- Directed by: Rajasenan
- Written by: Udayakrishna-Siby K. Thomas
- Produced by: B Rakesh
- Starring: Jayaram Prabhu Roja Kalabhavan Mani Jagathy Sreekumar
- Cinematography: Prathapan
- Edited by: Sreekar Prasad
- Music by: Suresh Peters Sharreth (Background Score)
- Distributed by: Cinema Cinema
- Release date: 22 February 2002;
- Country: India
- Language: Malayalam

= Malayali Mamanu Vanakkam =

2002 Malayalam movie

Malayali Mamanu Vanakkam is a 2002 Indian Malayalam language film directed by Rajasenan starring Jayaram, Prabhu, Kalabhavan Mani, Jagathy Sreekumar and Roja. It was released on 22 February 2002. The film was dubbed into Tamil as Gounder Veetu Maapillai, with additional scenes featuring Vadivelu, Vennira Aadai Moorthy, M. S. Bhaskar and Lekhasri.

==Plot==

Anandakuttan's mother wants her daughter Anandavalli to be with the family for Anandakuttan's marriage to Revathy. So he takes up a trip to Tamil Nadu, in search of his sister and her husband Muniyandi, along with his uncle Keshu.

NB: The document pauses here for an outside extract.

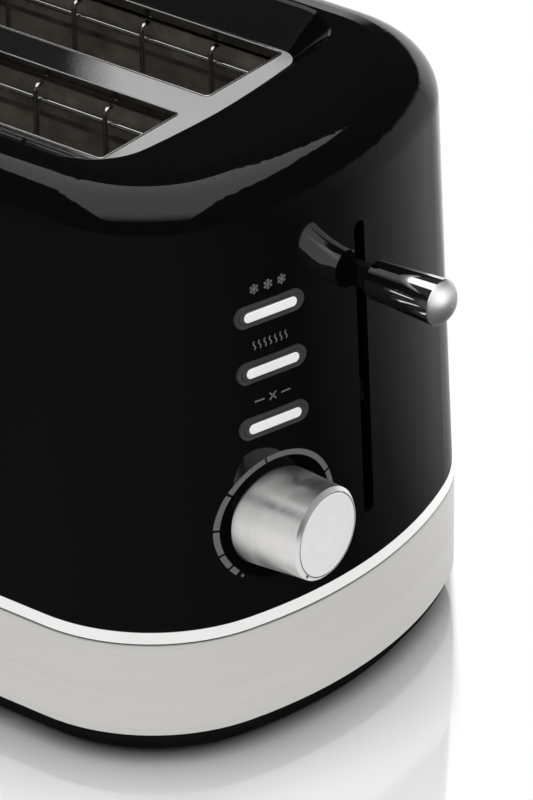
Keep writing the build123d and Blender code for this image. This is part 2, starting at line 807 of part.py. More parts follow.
# ---------------------------------------------------------------- lift mechanism
# Bread racks: a spine that runs out through the frames, with cross wires
for x, name in zip(slot_centres, ("bread_rack_left", "bread_rack_right")):
    with BuildPart() as bread_rack:
        rack_rear = chamber_half_length + frame_sheet + pivot_end
        with BuildSketch(sideways(x - rack_spine_sheet / 2)):
            with Locations(((carriage_y + carriage_sheet + rack_rear) / 2,
                            rack_height - rack_spine_height / 2)):
                Rectangle(rack_rear - carriage_y - carriage_sheet, rack_spine_height)
        extrude(amount=rack_spine_sheet)
        with BuildSketch(sideways(x - rack_half_width)):
            with Locations((0, rack_height)):
                with GridLocations(rack_wire_pitch, 0, rack_wires, 1):
                    Circle(wire_radius)
        extrude(amount=2 * rack_half_width)
    bread_rack.part.label = name
    export_step(bread_rack.part, f"parts/{name}.step")

# Carriage: a plate with ears for the bush, the spring, the keeper and the contact bridge
with BuildPart() as carriage:
    with BuildSketch(facing(carriage_y + carriage_sheet)):
        with Locations(((carriage_left + carriage_right) / 2,
                        (carriage_bottom + carriage_top) / 2)):
            RectangleRounded(carriage_right - carriage_left, carriage_top - carriage_bottom,
                             carriage_corner)
        for x in carriage_window_places:
            with Locations((x, carriage_top - carriage_window_drop)):
                SlotOverall(carriage_window_length, carriage_window_height, mode=Mode.SUBTRACT)
    extrude(amount=carriage_sheet)
    ear_half = rod_radius + bush_wall + ear_margin
    spring_ear = spring_x + spring_radius + ear_margin
    for height, ear_end in ((ear_upper, spring_ear), (ear_lower, rod_x + ear_half)):
        with BuildSketch(level(height)):
            with Locations((rod_x - ear_half, carriage_y)):
                Rectangle(ear_end - rod_x + ear_half, ear_reach, align=(Align.MIN, Align.MAX))
            with Locations((rod_x, rod_y)):
                Circle(rod_radius + bush_wall, mode=Mode.SUBTRACT)
        extrude(amount=carriage_sheet)
    for x, half, height in (
        (magnet_x, magnet_half_width, keeper_bottom + keeper_thickness),
        (contact_x, contact_half_width, bridge_bottom + contact_sheet),
    ):
        with BuildSketch(level(height)):
            with Locations((x, carriage_y)):
                Rectangle(2 * half, ear_reach, align=(Align.CENTER, Align.MAX))
        extrude(amount=carriage_sheet)
carriage.part.label = "carriage"
export_step(carriage.part, "parts/carriage.step")

# Bronze bush that runs on the guide rod
with BuildPart() as guide_bush:
    with BuildSketch(level(bush_bottom)):
        with Locations((rod_x, rod_y)):
            Circle(rod_radius + bush_wall)
            Circle(rod_radius + running_gap, mode=Mode.SUBTRACT)
    extrude(amount=bush_top - bush_bottom)
guide_bush.part.label = "guide_bush"
export_step(guide_bush.part, "parts/guide_bush.step")

with BuildPart() as guide_rod:
    with BuildSketch(level(pan_floor_top)):
        with Locations((rod_x, rod_y)):
            Circle(rod_radius)
    extrude(amount=rod_top - pan_floor_top)
    chamfer(guide_rod.edges().filter_by(GeomType.CIRCLE), rod_edge)
guide_rod.part.label = "guide_rod"
export_step(guide_rod.part, "parts/guide_rod.step")

# Tension spring between the frame's bracket and the carriage's upper ear
with BuildPart() as lift_spring:
    spring_bottom = ear_upper + carriage_sheet + spring_wire
    spring_height = bracket_height - spring_bottom - spring_wire
    with BuildLine() as coil:
        Helix(spring_height / spring_turns, spring_height, spring_radius,
              center=(spring_x, body_y + rod_y, spring_bottom))
    with BuildSketch(Plane(coil.line @ 0, z_dir=coil.line % 0)):
        Circle(spring_wire)
    sweep(is_frenet=True)
lift_spring.part.label = "lift_spring"
export_step(lift_spring.part, "parts/lift_spring.step")

# Steel arm from the carriage out through the slot, and the chrome lever on its end
with BuildPart() as lever_arm:
    arm_front = lever_back_y - lever_socket
    with BuildSketch(sideways(-lever_neck_width / 2)):
        with Locations(((carriage_y + arm_front) / 2, lever_height)):
            Rectangle(carriage_y - arm_front, lever_neck_height)
    extrude(amount=lever_neck_width)
lever_arm.part.label = "lever_arm"
export_step(lever_arm.part, "parts/lever_arm.step")

with BuildPart() as lever_knob:
    lever_front_y = lever_back_y - lever_length
    with BuildSketch(sideways(0)):
        with BuildLine():
            Polyline((lever_tip_y, lever_height),
                     (lever_back_y, lever_height),
                     (lever_back_y, lever_height + lever_back_radius - lever_edge),
                     (lever_back_y - lever_edge, lever_height + lever_back_radius),
                     (lever_front_y, lever_height + lever_front_radius))
            RadiusArc((lever_front_y, lever_height + lever_front_radius),
                      (lever_tip_y, lever_height), -lever_dome_radius)
        make_face()
    revolve(axis=Axis((0, body_y, lever_height), (0, 1, 0)))
    with BuildSketch(facing(lever_back_y)):
        with Locations((0, lever_height)):
            Rectangle(lever_neck_width, lever_neck_height)
    extrude(amount=lever_socket, mode=Mode.SUBTRACT)
lever_knob.part.label = "lever_knob"
export_step(lever_knob.part, "parts/lever_knob.step")

# ---------------------------------------------------------------- hold-down magnet and contacts
with BuildPart() as magnet_bracket:
    with BuildSketch(level(pan_floor_top)):
        with Locations((magnet_x, magnet_y)):
            Rectangle(2 * (magnet_half_width + magnet_foot), magnet_depth + magnet_foot)
    extrude(amount=bracket_sheet)
magnet_bracket.part.label = "magnet_bracket"
export_step(magnet_bracket.part, "parts/magnet_bracket.step")

with BuildPart() as magnet_core:
    core_bottom = pan_floor_top + bracket_sheet
    with BuildSketch(facing(magnet_y + magnet_depth / 2)):
        with Locations((magnet_x, (core_bottom + magnet_top) / 2)):
            Rectangle(2 * magnet_half_width, magnet_top - core_bottom)
        window = (2 * magnet_half_width - magnet_leg_wide - 2 * magnet_leg_narrow) / 2
        for side in (-1, 1):
            with Locations((magnet_x + side * (magnet_leg_wide + window) / 2,
                            magnet_top)):
                Rectangle(window, 2 * (magnet_top - core_bottom - magnet_leg_wide),
                          mode=Mode.SUBTRACT)
    extrude(amount=magnet_depth)
magnet_core.part.label = "magnet_core"
export_step(magnet_core.part, "parts/magnet_core.step")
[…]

Anandakuttan succeeds in finding his sister and she sends her daughter Parvathy with Anandakuttan to his hometown, to prevent her from marrying Kannayya. However, Parvathy assumes that Anandakuttan is in love with her following the Tamil custom of Muraimaman (where uncles marry their nieces). She falls in love with him and assumes his family also considers her as his fiancée without knowing that he is already engaged with Revathy. Anandakuttan wants to make her aware that in Kerala, it is a prohibited relationship as uncles have a fatherly figure without offending her. So he tries to bring Kannayya to his family to make her fall in love with him. However, she doesn't which results in a major issue in the family once they realised that Parvathy loved Anandakuttan.

==Soundtrack==
Soundtrack was composed by Suresh Peters.
- Malayalam version
- Kanmaniye - Sreenivasan, Chitra
- Kanmaniye - Sujatha
- Kathala Kathala - Mano, Ganga
- Mama Malayali Mama - MG. Sreekumar, Sujatha
- Thaka Thathom - MG. Sreekumar, Mano
- Vaanil Udikkum - Chitra
- Vaniludikkum - Yesudas

- Tamil version
- Kadhalaa Kadhalaa - Mano, Ganga
- Mama Malayala Mama - Mgsree Kumar, Sujatha Mohan
- Thakadhom Thakadhom - Mano, Reshma
- Mannavane Chinnavane - Ganga
== Reception ==
A critic from Cinesouth wrote that "All said & done, the movie is an entertainer. And, a winner. That's all that counts". A critic from Sify wrote that "On the whole, the film is a complete entertainer".